Unit 19: Sensing Tsunamis

Students explore the cause of tsunamis, the structure of the waves, and ask questions about how to detect tsunamis in order to reduce the impact of tsunamis on people.

Unit 20: A Playground for All

Students develop their understanding of how the movement of objects can be observed on the playground. They investigate collisions on the playground and explore how simple machines can change the amount of force needed to do work. They connect this concept to their playground by playground equipment that is fun, safe, and accessible.
Fifth Grade
In fifth grade, students answer questions such as: “When matter changes, does its weight change? How much water can be found in different places on Earth? Can new substances be created by combining other substances? How does matter cycle through ecosystems? Where does the energy in food come from and what is it used for? How do lengths and directions of shadows or relative lengths of day and night change from day to day, and how does the appearance of some stars change in different seasons?” The following units allow students to explore these questions:

Unit 21: From Sun to Food

Students investigate pizza farms and explore how energy and matter enter into food and cycle through the environment and living things.
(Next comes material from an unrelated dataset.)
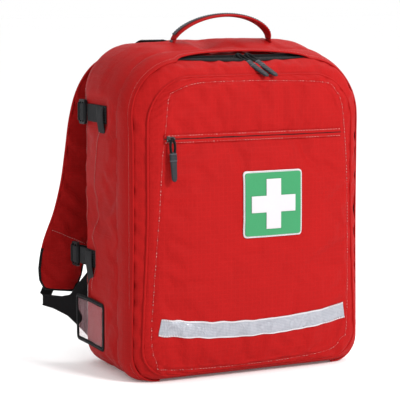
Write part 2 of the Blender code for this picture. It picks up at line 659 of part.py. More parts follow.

Unit 22: Using Our Resources Wisely

Students explore the four Earth systems and learn how these systems interact. They learn about natural resources and how humans use them, as well as about strategies humans can use to decrease our impact on the environment.

Unit 23: Celestial Clocks and Calendars

Students investigate the objects we can observe in the sky. They learn about how some of these objects create their own light and explore how humans have used patterns of objects in the sky to tell time.

Unit 24: Particle Picnic

Students will investigate properties of matter, physical and chemical changes, the particle nature of matter, and different types of mixtures to explain how we use science in cooking and baking. They will apply their learning to plan a meal for a community picnic.